Un testo incompatibile con la Convenzione contro la tortura delle Nazioni Unite. Si legge così nell'ennesimo appello di Amnesty International sull'introduzione del reato di tortura in Italia. Questa pronuncia è stata emessa in merito alla recente modifica del ddl da parte della Commissione giustizia del Senato.
Le modifiche del testo di legge: la reiterazione
Secondo il nuovo ddl, configuererà reato solo nel caso in cui si siano commesse violenze reiterate. Dunque, se il responsabile ha usato violenza per una volta- e poco importa se fisica o psichica- non sarà punito.
In Italia è medioevo
Non si sbaglia l'Associazione Antigone, autori della petizione che ha raccolto più di 50mila firme, che definiscono la pratica della tortura come "medievale". Dopo i fatti accaduti alla Diaz e a tante altre vittime dello Stato, l'opinione pubblica stigmatizza l'uso della violenza da parte delle forze dell'ordine. L'Onu ha accusato il nostro Paese di essere in ritardo di 20 anni rispetto al resto dei paesi occidentali: senza una legislazione e il costante ricorso alla tortura come strumento per "rieducare" i cittadini.

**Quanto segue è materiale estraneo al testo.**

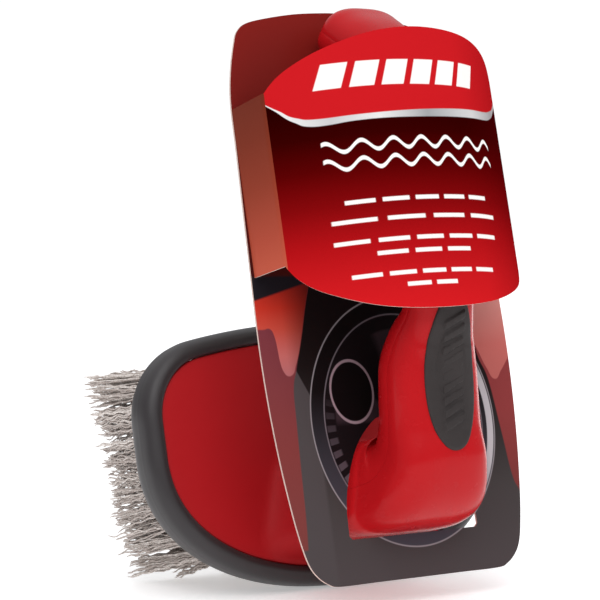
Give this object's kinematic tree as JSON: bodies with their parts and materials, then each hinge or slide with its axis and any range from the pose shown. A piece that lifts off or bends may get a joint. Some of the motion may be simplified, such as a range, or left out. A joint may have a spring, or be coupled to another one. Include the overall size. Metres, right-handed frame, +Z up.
{
  "type": "wheel brush",
  "caption": "Contoured wheel and tyre brush with a D-shaped head, rubber bumper, crimped bristles and an open cantilever handle, in a folded card sleeve.",
  "frame": {"origin": "centre of the bounding box's footprint, on the floor that the nose of the bumper stands on", "axes": "+Z up, along the standing brush; +X across the head; +Y the way the bristles point, so the handle is on the -Y side"},
  "size_m": [0.168, 0.1484, 0.2251],
  "materials": {
    "red_plastic": "smooth satin-gloss moulded polypropylene",
    "bumper_rubber": "matt black overmoulded rubber",
    "grip_rubber": "matt dark grey soft grip",
    "block_plastic": "matt black moulded block",
    "bristle": "pale grey crimped filament",
    "belt_card": "coated board printed red, dark maroon and silver",
    "backer_card": "coated board printed dark grey with flame and wheel art",
    "screw_steel": "zinc plated"
  },
  "bodies": {
    "root": {"head_plate": "red_plastic", "rubber_bumper": "bumper_rubber", "bristle_block": "block_plastic", "bristle_row_01": "bristle", "bristle_row_02": "bristle", "bristle_row_03": "bristle", "bristle_row_04": "bristle", "bristle_row_05": "bristle", "bristle_row_06": "bristle", "bristle_row_07": "bristle", "bristle_row_08": "bristle", "bristle_row_09": "bristle", "bristle_row_10": "bristle", "bristle_row_11": "bristle", "bristle_row_12": "bristle", "block_screw_1": "screw_steel", "block_screw_2": "screw_steel", "block_screw_3": "screw_steel", "block_screw_4": "screw_steel", "block_screw_5": "screw_steel", "block_screw_6": "screw_steel", "neck_screw_1": "screw_steel", "neck_screw_2": "screw_steel", "handle_outer_shell": "red_plastic", "handle_inner_cover": "red_plastic", "grip_pad": "grip_rubber", "card_backer": "backer_card", "card_left_strip": "belt_card", "card_right_strip": "belt_card", "card_front_flap": "belt_card", "card_glue_tab": "belt_card"}
  },
  "joints": []
}
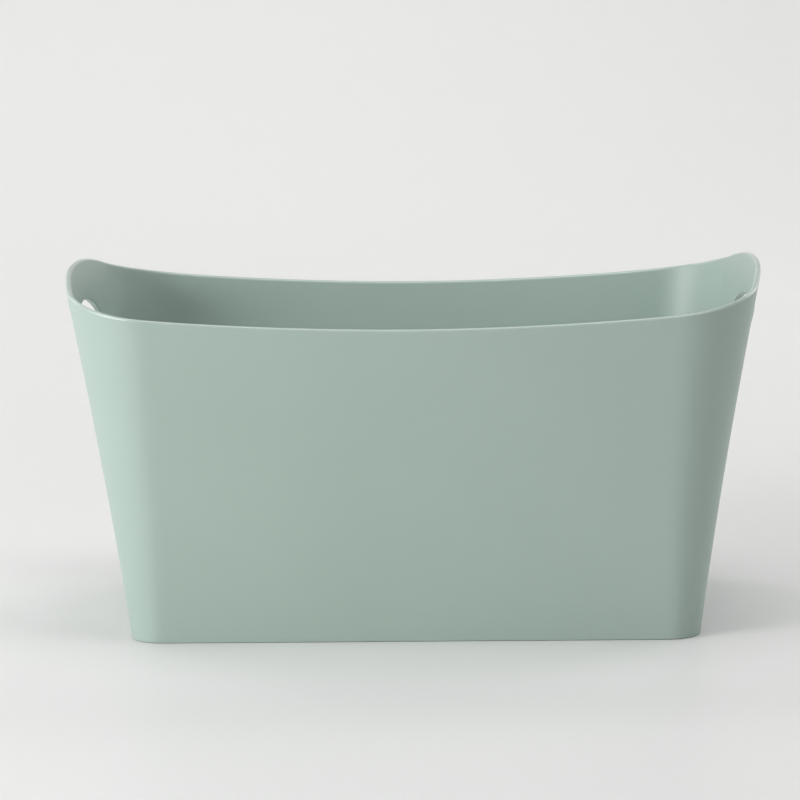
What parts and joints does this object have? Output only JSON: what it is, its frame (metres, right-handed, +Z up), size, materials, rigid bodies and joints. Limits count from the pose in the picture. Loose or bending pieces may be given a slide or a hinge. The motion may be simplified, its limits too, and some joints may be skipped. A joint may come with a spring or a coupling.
{
  "type": "storage basket",
  "caption": "Flared rectangular plastic storage basket with a saddle-shaped rim, a raised ear at each end and oval hand holes under the ears.",
  "frame": {"origin": "on the floor under the middle of the tub", "axes": "+X along the long walls towards the right end, +Y from the front wall to the back wall, +Z up to the open top"},
  "size_m": [0.3994, 0.2486, 0.2062],
  "materials": {
    "tub_plastic": "fine satin, sage green",
    "foot_rubber": "matt elastomer"
  },
  "bodies": {
    "root": {"basket_shell": "tub_plastic", "foot_front_left": "foot_rubber", "foot_front_right": "foot_rubber", "foot_back_left": "foot_rubber", "foot_back_right": "foot_rubber"}
  },
  "joints": []
}
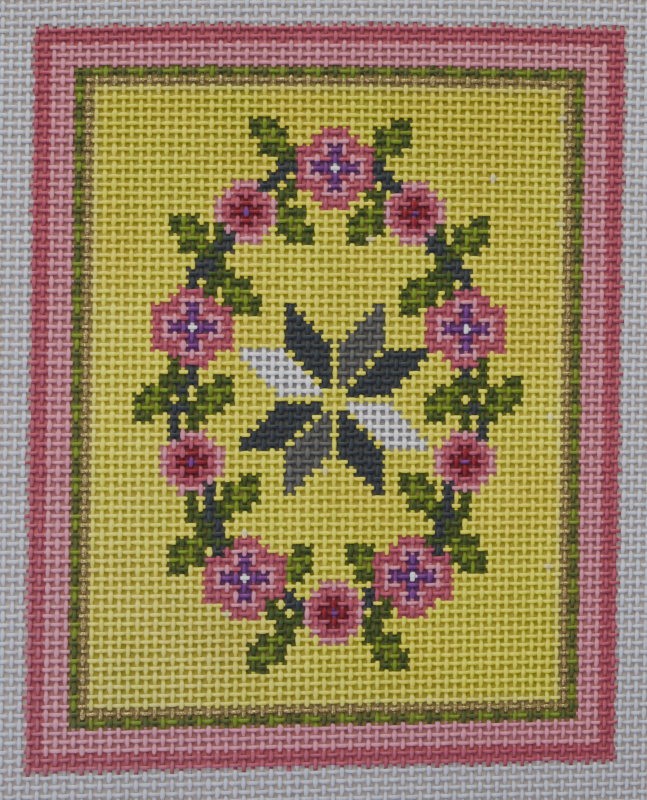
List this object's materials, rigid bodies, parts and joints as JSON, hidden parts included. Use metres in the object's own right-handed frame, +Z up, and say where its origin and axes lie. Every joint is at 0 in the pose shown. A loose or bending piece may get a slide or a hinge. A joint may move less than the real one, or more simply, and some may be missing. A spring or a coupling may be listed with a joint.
{
  "type": "painted needlepoint canvas panel",
  "caption": "Flat rectangular panel of stiff open-weave cotton needlepoint canvas with a painted border, a painted centre and plain margins with raw cut edges.",
  "frame": {"origin": "middle of the panel's outline, on the surface that it lies on, which is also the middle of the painted picture to within a millimetre", "axes": "+X to the right across the picture, along the weft threads; +Y to the top of the picture, along the warp threads; +Z up, out of the painted side"},
  "size_m": [0.2068, 0.2382, 0.0036],
  "materials": {
    "canvas": "stiffened cotton canvas threads with matte hand-laid acrylic paint"
  },
  "bodies": {
    "root": {"canvas": "canvas"}
  },
  "joints": []
}
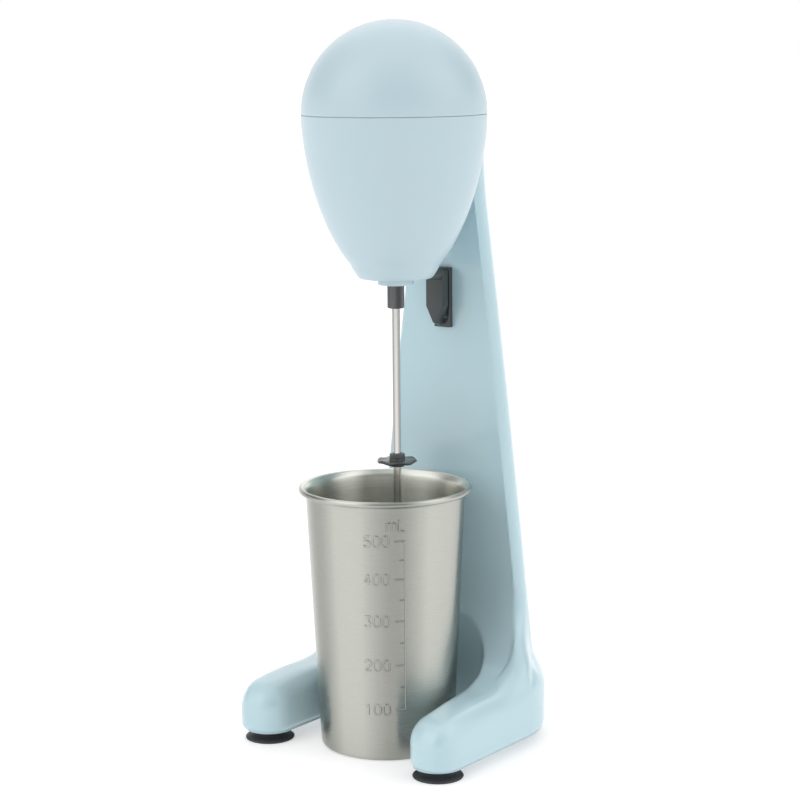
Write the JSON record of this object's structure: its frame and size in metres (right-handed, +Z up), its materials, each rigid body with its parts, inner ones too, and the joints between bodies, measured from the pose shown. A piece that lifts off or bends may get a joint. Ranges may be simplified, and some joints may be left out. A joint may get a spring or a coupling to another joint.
{
  "type": "milkshake mixer",
  "caption": "Milkshake mixer: egg-shaped motor head on a tapered column with two legs, a pull-off spindle with mixing discs, a rocker switch and a graduated steel cup.",
  "frame": {"origin": "bottom centre of the bounding box, on the table, with the spindle axis 6.3 mm in front of it", "axes": "+Z up, the user stands at -Y, +X to the user's right"},
  "size_m": [0.139, 0.1254, 0.3804],
  "materials": {
    "blue_plastic": "gloss",
    "plate_plastic": "satin",
    "rubber": "matt",
    "black_plastic": "satin",
    "cup_steel": "brushed",
    "polished_steel": "polished",
    "zinc_steel": "zinc plated",
    "bronze": "sintered",
    "copper": "satin",
    "carbon": "matt",
    "ferrite": "matt",
    "board": "satin"
  },
  "bodies": {
    "stand": {"stand_housing": "blue_plastic", "back_cover": "blue_plastic", "motor_housing": "blue_plastic", "dome_cover": "blue_plastic", "collar_bush": "blue_plastic", "base_plate": "plate_plastic", "foot_front_right": "rubber", "foot_front_left": "rubber", "foot_rear_right": "rubber", "foot_rear_left": "rubber", "cord_inlet_grommet": "rubber", "base_screw_front_right": "zinc_steel", "base_screw_front_left": "zinc_steel", "base_screw_rear_right": "zinc_steel", "base_screw_rear_left": "zinc_steel", "cover_screw_top": "zinc_steel", "cover_screw_lower_right": "zinc_steel", "cover_screw_lower_left": "zinc_steel", "head_screw_upper": "zinc_steel", "head_screw_lower": "zinc_steel", "motor_screw_right": "zinc_steel", "motor_screw_left": "zinc_steel", "motor_mount": "zinc_steel", "motor_can": "zinc_steel", "switch_pivot_pin": "zinc_steel", "motor_end_cap": "black_plastic", "switch_bezel": "black_plastic", "switch_body": "black_plastic", "capacitor": "black_plastic", "terminal_block": "black_plastic", "upper_bearing": "bronze", "lower_bearing": "bronze", "brush_right": "carbon", "brush_left": "carbon", "magnet_right": "ferrite", "magnet_left": "ferrite", "rectifier_board": "board"},
    "rotor": {"motor_shaft": "polished_steel", "armature": "copper", "commutator": "copper", "cooling_fan": "black_plastic", "drive_coupling": "black_plastic"},
    "spindle": {"spindle_rod": "polished_steel", "mixing_disc_upper": "black_plastic", "mixing_disc_lower": "black_plastic"},
    "switch_paddle": {"switch_paddle": "black_plastic"},
    "cup": {"cup": "cup_steel"}
  },
  "joints": [
    {"name": "motor_spin", "type": "hinge", "parent": "stand", "child": "rotor", "pos_m": [0, -0.00632, 0.25], "axis": [0, 0, 1], "continuous": true},
    {"name": "spindle_pull_off", "type": "slide", "parent": "rotor", "child": "spindle", "axis": [0, 0, -1], "range_m": [0, 0.012]},
    {"name": "switch_rock", "type": "hinge", "parent": "stand", "child": "switch_paddle", "pos_m": [0, 0.04297, 0.2333], "axis": [1, 0, 0], "range_deg": [-5, 5]},
    {"name": "cup_lift", "type": "slide", "parent": "stand", "child": "cup", "axis": [0, 0, 1], "range_m": [0, 0.012]}
  ]
}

Politica italiana connivente
C'è da aspettarsi che la politica non condanni questa pratica dopo gli slittamenti e le modifiche del ddl per rendere la legge inefficace.
Numerosi esponenti hanno anche giustificato tali azioni. In particolare, Matteo Salvini dichiara che "le forze dell'ordine devono fare il loro lavoro". Per non parlare delle dure parole di condanna contro alcune vittime di Stato, tra cui Federico Aldrovandi. Patrizia Moretti, la mamma di quest'ultimo recentemente ha ritirato la querela contro alcuni politici dichiarando: "Non spenderò più minuti della mia vita per queste persone e per i loro pensieri [...] una fatica soltanto mia che nulla aggiungerebbe utilmente e concretamente a nessuno se non alla loro ansia di visibilità".
Tortura nelle carceri italiane: stupri, botte e condizioni disumane
In Italia si tortura anche nelle carceri. Non solo botte e omicidi da parte della polizia penitenziaria. I detenuti sono considerati cittadini di serie B e non persone da reitegrare come avviene ad esempio in Svezia. Il sovraffollamento, la carenza di servizi e le condizioni igienico-sanitarie delle strutture detentive italiane sono ugualmente forme di tortura.
Secondo un'inchiesta de l'Espresso, i suicidi sono in aumento e i detenuti si tolgono la vita nove volte di più rispetto al resto della popolazione. Grave è anche la negazione sessuale. Se in altri Paesi europei essere in carcere non significa rinunciare alla propria intimità con il partner, qui non è permesso. A questo si collega come conseguenza il fenomeno degli stupri in cella, 3mila all'anno e causa del 40% dei suicidi, secondo Roberto Malini, co-presidente per l'Italia di EveryOne. Le guardie carcerarie sono spesso conniventi.
Le detenute per motivi culturali sono solo il 4% del totale e sono più invisibili perchè il sistema carcerario è sessista. Spesso private della femminilità, dei prodotti di bellezza o per l'igiene.
Questo compromette l'autostima dal momento che la femminilità nella nostra cultura è identificata con l'immagine corporea. E con la maternità. Le donne, infatti, vengono incarcerate anche se hanno figli piccoli a carico, privati della loro libertà o strappati dalla madre. Vittime spesso di doppia riprovazione e ripudiate perché identificate come cattive madri/mogli. Questo anche se una donna non compie reati violenti ma finalizzati all'autonomia economica a causa del gap economico di genere. Molte detenute hanno subito violenze di genere in passato. Questo rende ancora più evidente l'inadempienza statale a garantire i diritti delle donne.
Gli abusi di potere da parte delle forze dell'ordine, la corruzione del nostro Paese, alcuni dei fenomeni gravissimi che ci rendono ben lungi dall'essere un Paese civile che garantisce i diritti umani e la trasparenza dello Stato, nonché lo sviluppo sociale della nostra nazione per il benessere dei cittadini.